■ Aim of the task: Quote the entries that follow exactly, leaving none out.

■ Records to process:
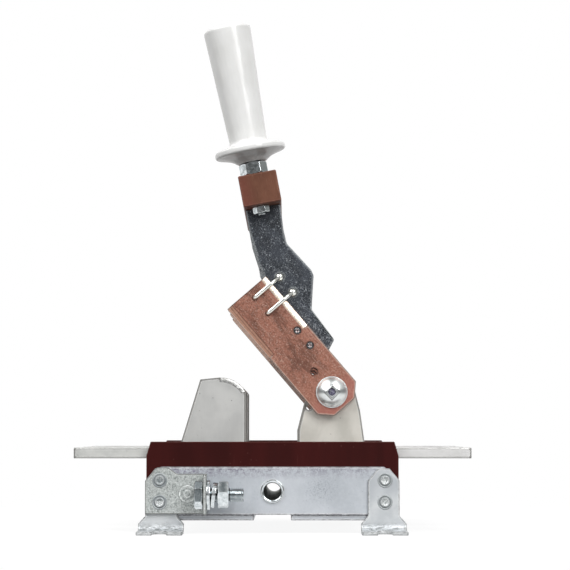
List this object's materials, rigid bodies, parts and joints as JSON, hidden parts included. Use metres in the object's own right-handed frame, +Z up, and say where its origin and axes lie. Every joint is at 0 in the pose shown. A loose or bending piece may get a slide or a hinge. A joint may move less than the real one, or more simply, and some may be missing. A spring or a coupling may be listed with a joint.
{
  "type": "three-pole knife-switch disconnector",
  "caption": "Low-voltage disconnector: copper knives on a shared cross beam with a side handle swing into fixed contact posts on an insulating frame.",
  "frame": {"origin": "on the floor under the middle of the frame", "axes": "+X along the contacts from the jaw terminals to the hinge terminals, +Y across the poles away from the handle, +Z up"},
  "size_m": [0.273, 0.2436, 0.3525],
  "materials": {
    "zinc_plate": "zinc plated sheet",
    "zinc_feet": "zinc plated bent sheet",
    "zinc_fasteners": "bright zinc plated",
    "zinc_bracket": "mottled zinc plated",
    "red_insulation": "smooth dark red moulding",
    "tinned_copper": "tin plated copper",
    "copper": "bare copper, handled",
    "dark_steel": "blackened steel with light specks",
    "bright_steel": "polished plated steel",
    "spring_wire": "bright spring wire",
    "brown_laminate": "sawn cloth laminate",
    "pale_plastic": "smooth pale moulding"
  },
  "bodies": {
    "frame": {"beam_screws": "zinc_fasteners", "contact_screws": "zinc_fasteners", "cross_channel_left": "zinc_plate", "cross_channel_right": "zinc_plate", "earth_bolt": "zinc_fasteners", "earth_bracket": "zinc_bracket", "earth_nut": "zinc_fasteners", "earth_spring_washer": "zinc_fasteners", "earth_washer": "zinc_fasteners", "foot_front_left": "zinc_feet", "foot_front_right": "zinc_feet", "foot_rear_left": "zinc_feet", "foot_rear_right": "zinc_feet", "frame_rivets_front": "zinc_fasteners", "frame_rivets_rear": "zinc_fasteners", "hinge_post_1": "tinned_copper", "hinge_post_2": "tinned_copper", "hinge_post_3": "tinned_copper", "hinge_terminal_1": "tinned_copper", "hinge_terminal_2": "tinned_copper", "hinge_terminal_3": "tinned_copper", "insulating_beam_left": "red_insulation", "insulating_beam_right": "red_insulation", "insulating_panel_front": "red_insulation", "insulating_panel_rear": "red_insulation", "jaw_post_1": "tinned_copper", "jaw_post_2": "tinned_copper", "jaw_post_3": "tinned_copper", "jaw_terminal_1": "tinned_copper", "jaw_terminal_2": "tinned_copper", "jaw_terminal_3": "tinned_copper", "side_plate_front": "zinc_plate", "side_plate_rear": "zinc_plate", "tie_tube": "zinc_fasteners"},
    "blades": {"knives_1": "copper", "knives_2": "copper", "knives_3": "copper", "lever_arm_1": "dark_steel", "lever_arm_2": "dark_steel", "lever_arm_3": "dark_steel", "pivot_pin_1": "bright_steel", "pivot_pin_2": "bright_steel", "pivot_pin_3": "bright_steel", "blade_rivets": "zinc_fasteners", "spring_clips": "spring_wire", "cross_beam": "brown_laminate", "beam_pins": "zinc_fasteners", "handle": "pale_plastic", "handle_stud": "zinc_fasteners", "stud_nut": "zinc_fasteners"}
  },
  "joints": [
    {"name": "blade_swing", "type": "hinge", "parent": "frame", "child": "blades", "pos_m": [0.0409, 0, 0.0963], "axis": [0, -1, 0], "range_deg": [-40.6, 49.4]}
  ]
}
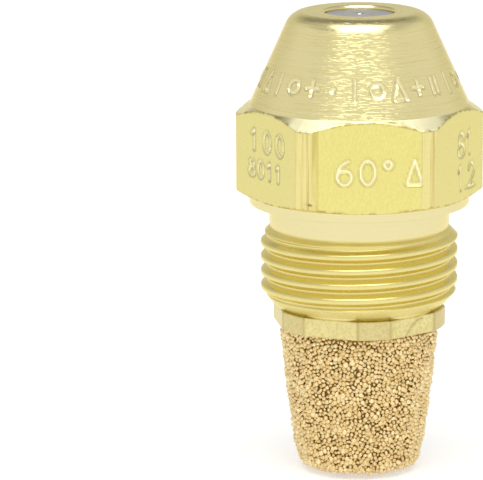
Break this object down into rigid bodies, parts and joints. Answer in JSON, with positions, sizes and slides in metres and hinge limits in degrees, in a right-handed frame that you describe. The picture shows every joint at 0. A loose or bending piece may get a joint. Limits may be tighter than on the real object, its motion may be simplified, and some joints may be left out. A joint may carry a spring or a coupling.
{
  "type": "oil burner nozzle",
  "caption": "Hexagon brass spray nozzle for an oil burner, with a conical tip, a steel orifice disc, an outside thread and a sintered cup filter at its rear.",
  "frame": {"origin": "on the nozzle's axis, at the rear face of the body that seals in the nozzle adapter, 12.0 mm above the bottom of the filter", "axes": "+Z along the axis towards the spray orifice; two flats of the body's hexagon face +Y and -Y, and a corner lies on +X"},
  "size_m": [0.0176, 0.016, 0.0333],
  "materials": {
    "body_brass": "machined, matte flats and bright turned faces",
    "orifice_steel": "ground stainless steel",
    "distributor_steel": "turned stainless steel",
    "lock_screw_brass": "turned brass",
    "filter_base_brass": "fine sanded brass",
    "sintered_bronze": "porous sintered bronze grains, matte"
  },
  "bodies": {
    "nozzle": {"nozzle_body": "body_brass", "orifice_disc": "orifice_steel"},
    "distributor": {"distributor": "distributor_steel"},
    "lock_screw": {"lock_screw": "lock_screw_brass"},
    "filter_element": {"filter_element": "sintered_bronze"},
    "filter_base": {"filter_base": "filter_base_brass"}
  },
  "joints": [
    {"name": "distributor_travel", "type": "slide", "parent": "nozzle", "child": "distributor", "axis": [0, 0, -1], "range_m": [0, 0.00317]},
    {"name": "lock_screw_turn", "type": "hinge", "parent": "distributor", "child": "lock_screw", "pos_m": [0, 0, 0.0095], "axis": [0, 0, -1], "range_deg": [0, 1440]},
    {"name": "filter_travel", "type": "slide", "parent": "nozzle", "child": "filter_element", "axis": [0, 0, -1], "range_m": [0, 0.00476]},
    {"name": "filter_turn", "type": "hinge", "parent": "filter_element", "child": "filter_base", "pos_m": [0, 0, 0], "axis": [0, 0, -1], "range_deg": [0, 2160]}
  ],
  "couplings": [
    {"joint": "lock_screw_turn", "follows": "distributor_travel", "rad_per_m": 7915.8},
    {"joint": "filter_turn", "follows": "filter_travel", "rad_per_m": 7915.8}
  ]
}
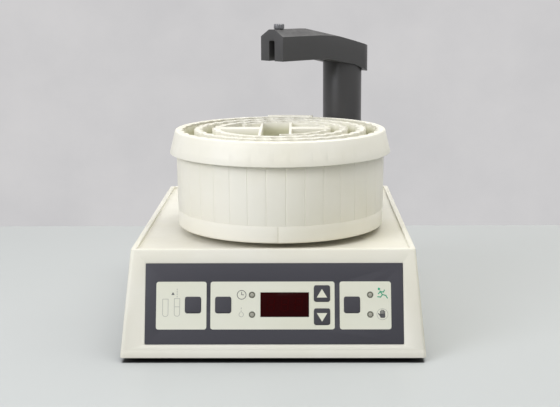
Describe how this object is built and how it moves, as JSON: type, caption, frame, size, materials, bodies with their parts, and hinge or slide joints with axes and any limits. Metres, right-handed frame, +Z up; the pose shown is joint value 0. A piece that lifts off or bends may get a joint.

■ Complete answer:
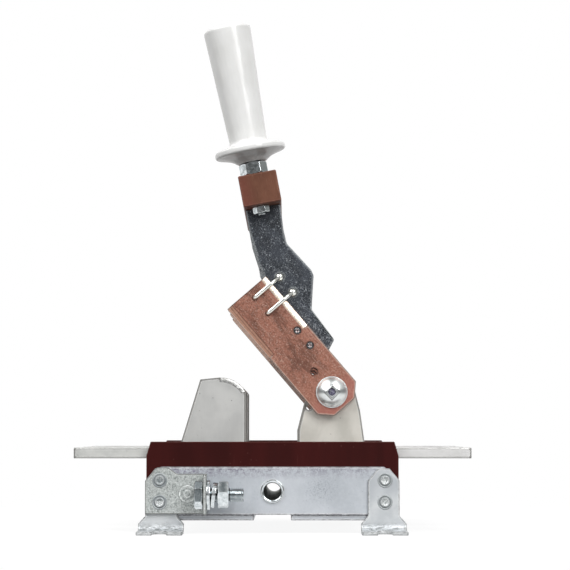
List this object's materials, rigid bodies, parts and joints as JSON, hidden parts included. Use metres in the object's own right-handed frame, +Z up, and say where its origin and axes lie. Every joint is at 0 in the pose shown. A loose or bending piece may get a slide or a hinge. A joint may move less than the real one, or more simply, and some may be missing. A spring or a coupling may be listed with a joint.
{
  "type": "three-pole knife-switch disconnector",
  "caption": "Low-voltage disconnector: copper knives on a shared cross beam with a side handle swing into fixed contact posts on an insulating frame.",
  "frame": {"origin": "on the floor under the middle of the frame", "axes": "+X along the contacts from the jaw terminals to the hinge terminals, +Y across the poles away from the handle, +Z up"},
  "size_m": [0.273, 0.2436, 0.3525],
  "materials": {
    "zinc_plate": "zinc plated sheet",
    "zinc_feet": "zinc plated bent sheet",
    "zinc_fasteners": "bright zinc plated",
    "zinc_bracket": "mottled zinc plated",
    "red_insulation": "smooth dark red moulding",
    "tinned_copper": "tin plated copper",
    "copper": "bare copper, handled",
    "dark_steel": "blackened steel with light specks",
    "bright_steel": "polished plated steel",
    "spring_wire": "bright spring wire",
    "brown_laminate": "sawn cloth laminate",
    "pale_plastic": "smooth pale moulding"
  },
  "bodies": {
    "frame": {"beam_screws": "zinc_fasteners", "contact_screws": "zinc_fasteners", "cross_channel_left": "zinc_plate", "cross_channel_right": "zinc_plate", "earth_bolt": "zinc_fasteners", "earth_bracket": "zinc_bracket", "earth_nut": "zinc_fasteners", "earth_spring_washer": "zinc_fasteners", "earth_washer": "zinc_fasteners", "foot_front_left": "zinc_feet", "foot_front_right": "zinc_feet", "foot_rear_left": "zinc_feet", "foot_rear_right": "zinc_feet", "frame_rivets_front": "zinc_fasteners", "frame_rivets_rear": "zinc_fasteners", "hinge_post_1": "tinned_copper", "hinge_post_2": "tinned_copper", "hinge_post_3": "tinned_copper", "hinge_terminal_1": "tinned_copper", "hinge_terminal_2": "tinned_copper", "hinge_terminal_3": "tinned_copper", "insulating_beam_left": "red_insulation", "insulating_beam_right": "red_insulation", "insulating_panel_front": "red_insulation", "insulating_panel_rear": "red_insulation", "jaw_post_1": "tinned_copper", "jaw_post_2": "tinned_copper", "jaw_post_3": "tinned_copper", "jaw_terminal_1": "tinned_copper", "jaw_terminal_2": "tinned_copper", "jaw_terminal_3": "tinned_copper", "side_plate_front": "zinc_plate", "side_plate_rear": "zinc_plate", "tie_tube": "zinc_fasteners"},
    "blades": {"knives_1": "copper", "knives_2": "copper", "knives_3": "copper", "lever_arm_1": "dark_steel", "lever_arm_2": "dark_steel", "lever_arm_3": "dark_steel", "pivot_pin_1": "bright_steel", "pivot_pin_2": "bright_steel", "pivot_pin_3": "bright_steel", "blade_rivets": "zinc_fasteners", "spring_clips": "spring_wire", "cross_beam": "brown_laminate", "beam_pins": "zinc_fasteners", "handle": "pale_plastic", "handle_stud": "zinc_fasteners", "stud_nut": "zinc_fasteners"}
  },
  "joints": [
    {"name": "blade_swing", "type": "hinge", "parent": "frame", "child": "blades", "pos_m": [0.0409, 0, 0.0963], "axis": [0, -1, 0], "range_deg": [-40.6, 49.4]}
  ]
}
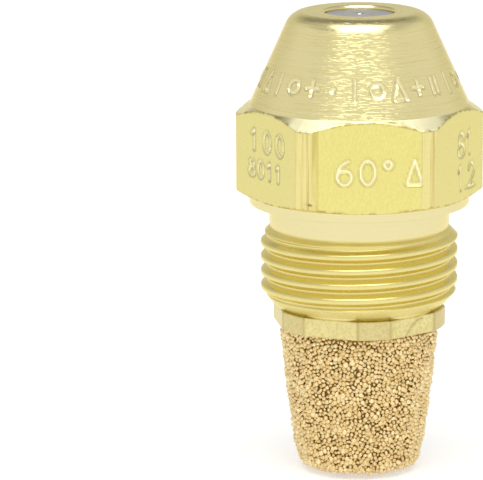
Break this object down into rigid bodies, parts and joints. Answer in JSON, with positions, sizes and slides in metres and hinge limits in degrees, in a right-handed frame that you describe. The picture shows every joint at 0. A loose or bending piece may get a joint. Limits may be tighter than on the real object, its motion may be simplified, and some joints may be left out. A joint may carry a spring or a coupling.
{
  "type": "oil burner nozzle",
  "caption": "Hexagon brass spray nozzle for an oil burner, with a conical tip, a steel orifice disc, an outside thread and a sintered cup filter at its rear.",
  "frame": {"origin": "on the nozzle's axis, at the rear face of the body that seals in the nozzle adapter, 12.0 mm above the bottom of the filter", "axes": "+Z along the axis towards the spray orifice; two flats of the body's hexagon face +Y and -Y, and a corner lies on +X"},
  "size_m": [0.0176, 0.016, 0.0333],
  "materials": {
    "body_brass": "machined, matte flats and bright turned faces",
    "orifice_steel": "ground stainless steel",
    "distributor_steel": "turned stainless steel",
    "lock_screw_brass": "turned brass",
    "filter_base_brass": "fine sanded brass",
    "sintered_bronze": "porous sintered bronze grains, matte"
  },
  "bodies": {
    "nozzle": {"nozzle_body": "body_brass", "orifice_disc": "orifice_steel"},
    "distributor": {"distributor": "distributor_steel"},
    "lock_screw": {"lock_screw": "lock_screw_brass"},
    "filter_element": {"filter_element": "sintered_bronze"},
    "filter_base": {"filter_base": "filter_base_brass"}
  },
  "joints": [
    {"name": "distributor_travel", "type": "slide", "parent": "nozzle", "child": "distributor", "axis": [0, 0, -1], "range_m": [0, 0.00317]},
    {"name": "lock_screw_turn", "type": "hinge", "parent": "distributor", "child": "lock_screw", "pos_m": [0, 0, 0.0095], "axis": [0, 0, -1], "range_deg": [0, 1440]},
    {"name": "filter_travel", "type": "slide", "parent": "nozzle", "child": "filter_element", "axis": [0, 0, -1], "range_m": [0, 0.00476]},
    {"name": "filter_turn", "type": "hinge", "parent": "filter_element", "child": "filter_base", "pos_m": [0, 0, 0], "axis": [0, 0, -1], "range_deg": [0, 2160]}
  ],
  "couplings": [
    {"joint": "lock_screw_turn", "follows": "distributor_travel", "rad_per_m": 7915.8},
    {"joint": "filter_turn", "follows": "filter_travel", "rad_per_m": 7915.8}
  ]
}
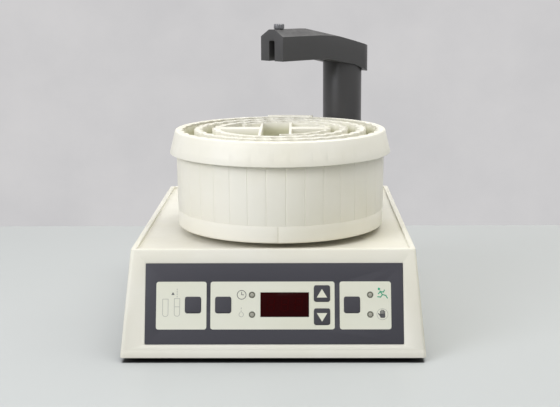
Describe how this object is built and how it moves, as JSON: type, caption, frame, size, materials, bodies with their parts, and hinge or slide joints with axes and any limits. Metres, right-handed frame, +Z up; the pose shown is joint value 0. A piece that lifts off or bends may get a joint.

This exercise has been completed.